Repeat exactly the lines from the start of the material below up to and including the "band and legs" line.

◇ ◇ ◇ ◇ ◇ ◇ ◇

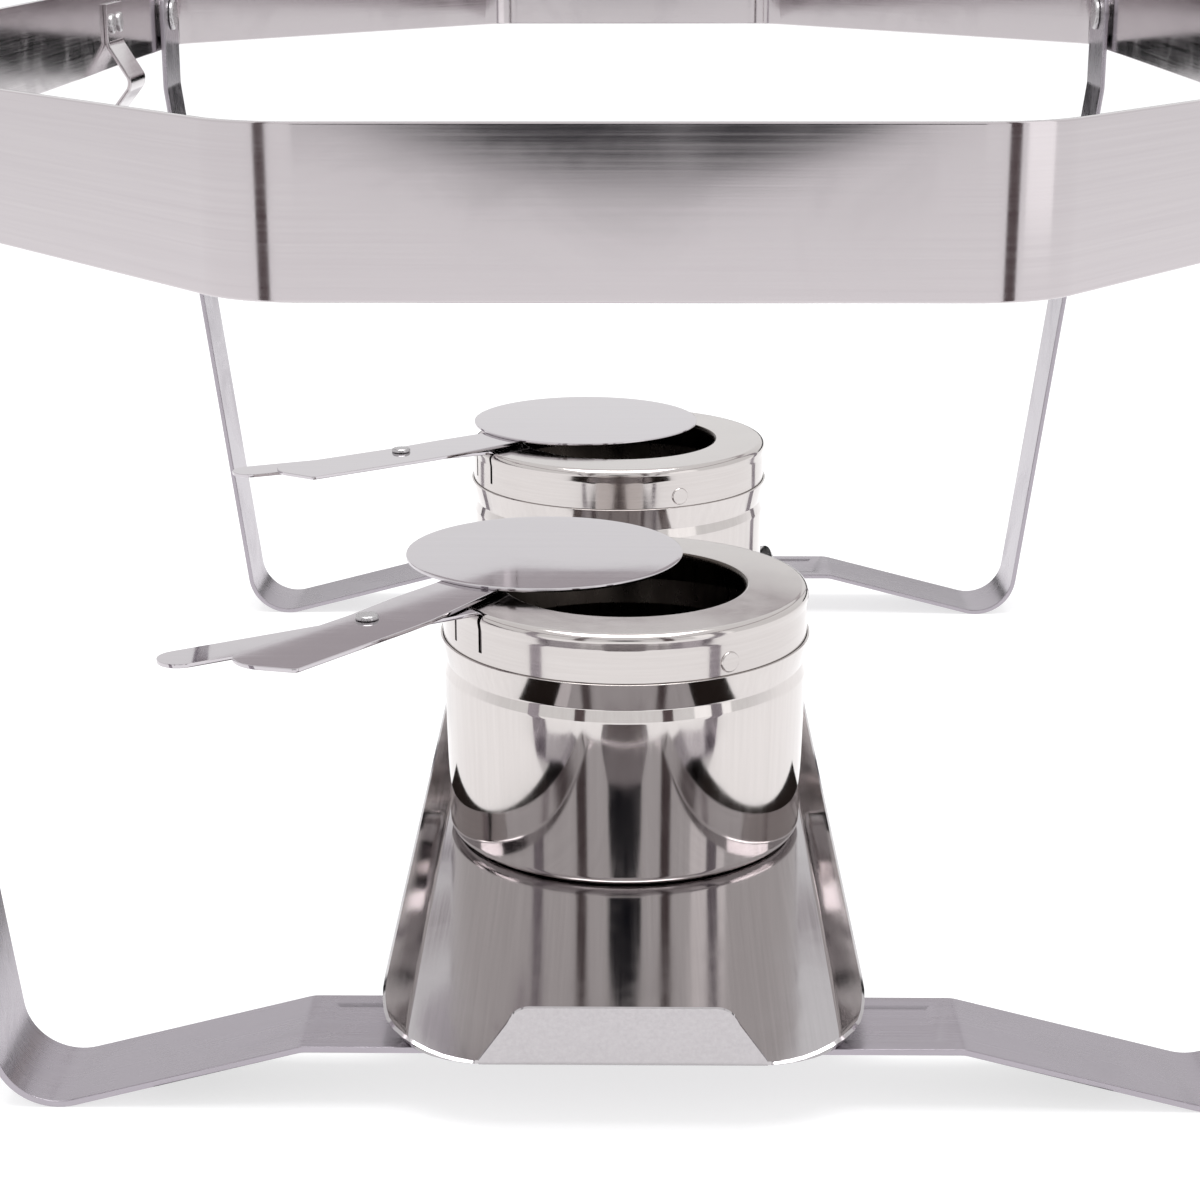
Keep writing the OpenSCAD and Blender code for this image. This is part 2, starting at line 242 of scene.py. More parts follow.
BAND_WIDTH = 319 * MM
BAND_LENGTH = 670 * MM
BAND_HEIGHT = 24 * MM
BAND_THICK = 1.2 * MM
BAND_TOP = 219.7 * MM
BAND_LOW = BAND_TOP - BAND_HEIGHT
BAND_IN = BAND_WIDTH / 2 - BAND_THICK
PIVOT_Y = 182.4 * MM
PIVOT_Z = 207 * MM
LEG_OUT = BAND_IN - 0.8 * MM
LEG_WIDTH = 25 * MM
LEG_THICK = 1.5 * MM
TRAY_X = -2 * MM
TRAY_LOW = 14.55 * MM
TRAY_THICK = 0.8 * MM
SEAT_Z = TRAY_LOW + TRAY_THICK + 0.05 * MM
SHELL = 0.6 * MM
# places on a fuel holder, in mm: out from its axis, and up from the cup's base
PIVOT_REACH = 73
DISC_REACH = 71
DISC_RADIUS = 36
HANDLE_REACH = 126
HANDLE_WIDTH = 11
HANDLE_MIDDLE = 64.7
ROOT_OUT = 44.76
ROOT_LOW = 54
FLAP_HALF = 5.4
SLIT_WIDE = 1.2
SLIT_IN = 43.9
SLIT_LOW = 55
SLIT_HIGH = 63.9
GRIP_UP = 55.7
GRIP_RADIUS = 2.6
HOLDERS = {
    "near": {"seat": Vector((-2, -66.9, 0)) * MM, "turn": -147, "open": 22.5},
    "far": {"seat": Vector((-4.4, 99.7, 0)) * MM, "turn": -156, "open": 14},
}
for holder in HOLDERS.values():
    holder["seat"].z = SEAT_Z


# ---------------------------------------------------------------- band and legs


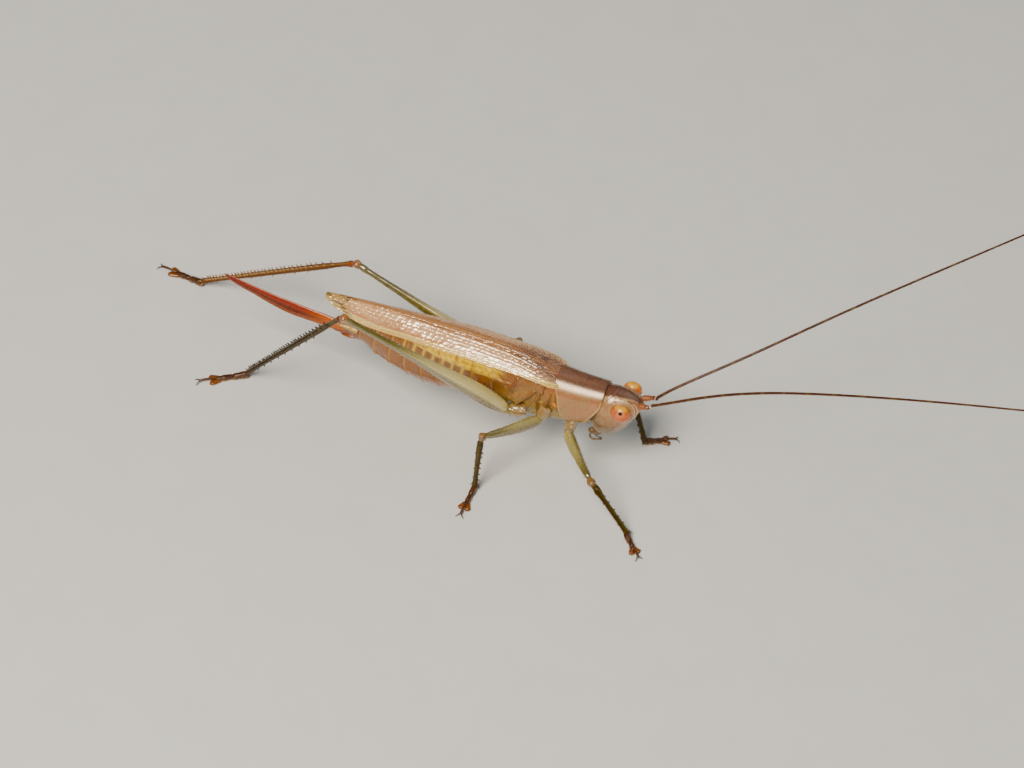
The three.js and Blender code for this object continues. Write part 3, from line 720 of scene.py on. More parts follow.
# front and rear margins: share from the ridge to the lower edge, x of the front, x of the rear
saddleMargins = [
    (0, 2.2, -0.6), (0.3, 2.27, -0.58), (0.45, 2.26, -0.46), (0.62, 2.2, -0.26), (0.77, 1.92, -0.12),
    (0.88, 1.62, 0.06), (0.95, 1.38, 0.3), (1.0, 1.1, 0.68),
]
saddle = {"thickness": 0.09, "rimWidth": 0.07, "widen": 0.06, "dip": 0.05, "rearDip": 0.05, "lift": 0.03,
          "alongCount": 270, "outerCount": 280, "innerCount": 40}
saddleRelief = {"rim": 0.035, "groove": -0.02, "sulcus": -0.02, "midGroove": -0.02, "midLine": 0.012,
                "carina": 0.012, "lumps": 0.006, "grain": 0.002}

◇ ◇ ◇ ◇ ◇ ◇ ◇

● RESPONSE
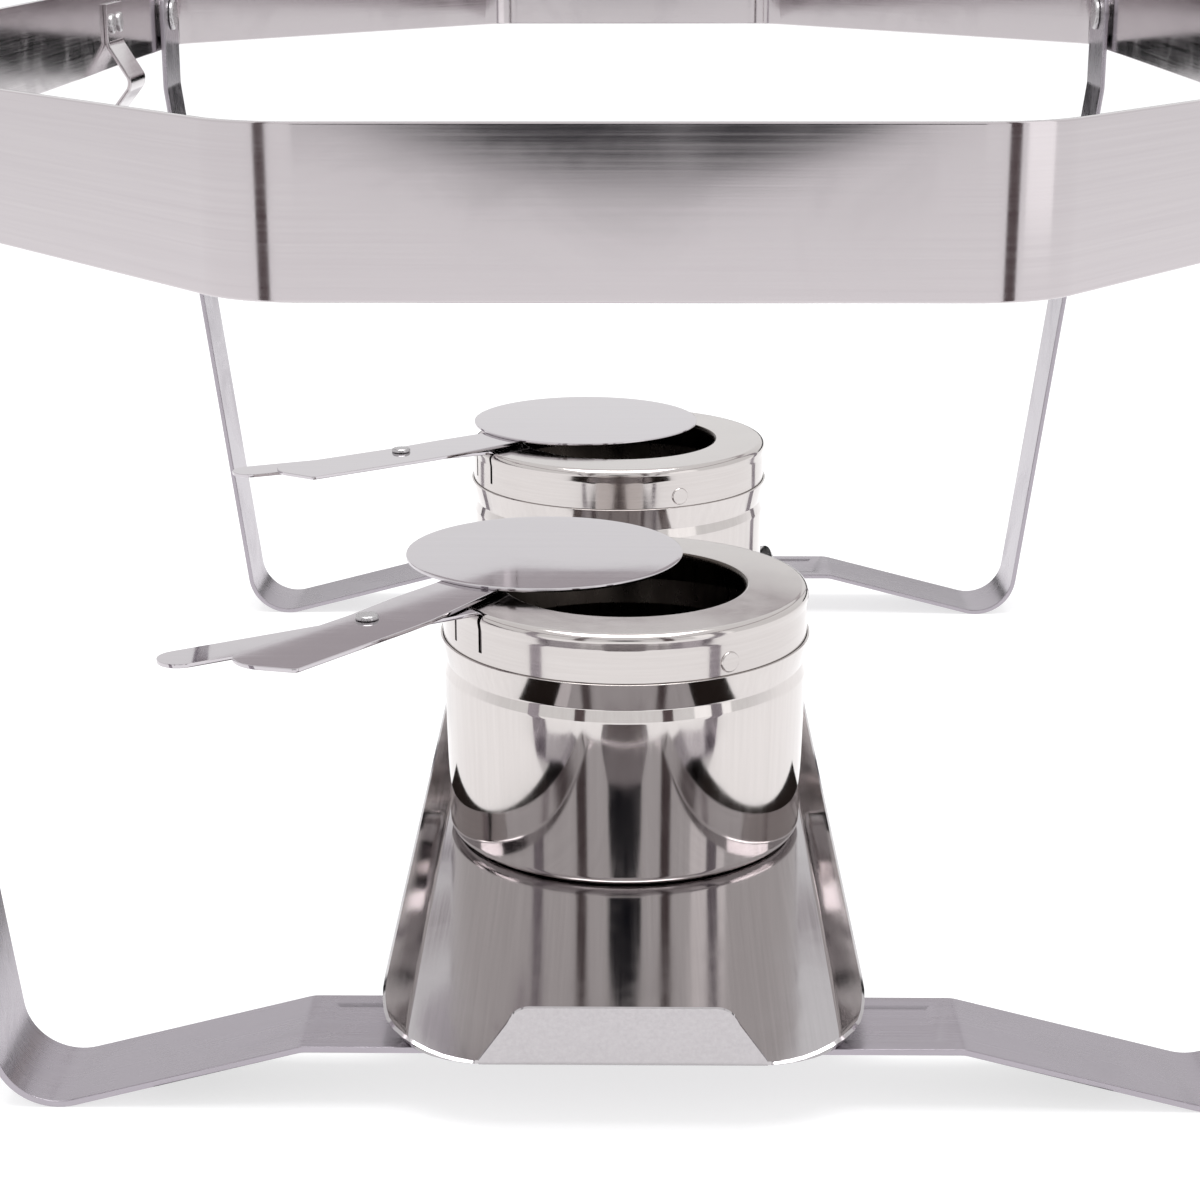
Keep writing the OpenSCAD and Blender code for this image. This is part 2, starting at line 242 of scene.py. More parts follow.
BAND_WIDTH = 319 * MM
BAND_LENGTH = 670 * MM
BAND_HEIGHT = 24 * MM
BAND_THICK = 1.2 * MM
BAND_TOP = 219.7 * MM
BAND_LOW = BAND_TOP - BAND_HEIGHT
BAND_IN = BAND_WIDTH / 2 - BAND_THICK
PIVOT_Y = 182.4 * MM
PIVOT_Z = 207 * MM
LEG_OUT = BAND_IN - 0.8 * MM
LEG_WIDTH = 25 * MM
LEG_THICK = 1.5 * MM
TRAY_X = -2 * MM
TRAY_LOW = 14.55 * MM
TRAY_THICK = 0.8 * MM
SEAT_Z = TRAY_LOW + TRAY_THICK + 0.05 * MM
SHELL = 0.6 * MM
# places on a fuel holder, in mm: out from its axis, and up from the cup's base
PIVOT_REACH = 73
DISC_REACH = 71
DISC_RADIUS = 36
HANDLE_REACH = 126
HANDLE_WIDTH = 11
HANDLE_MIDDLE = 64.7
ROOT_OUT = 44.76
ROOT_LOW = 54
FLAP_HALF = 5.4
SLIT_WIDE = 1.2
SLIT_IN = 43.9
SLIT_LOW = 55
SLIT_HIGH = 63.9
GRIP_UP = 55.7
GRIP_RADIUS = 2.6
HOLDERS = {
    "near": {"seat": Vector((-2, -66.9, 0)) * MM, "turn": -147, "open": 22.5},
    "far": {"seat": Vector((-4.4, 99.7, 0)) * MM, "turn": -156, "open": 14},
}
for holder in HOLDERS.values():
    holder["seat"].z = SEAT_Z


# ---------------------------------------------------------------- band and legs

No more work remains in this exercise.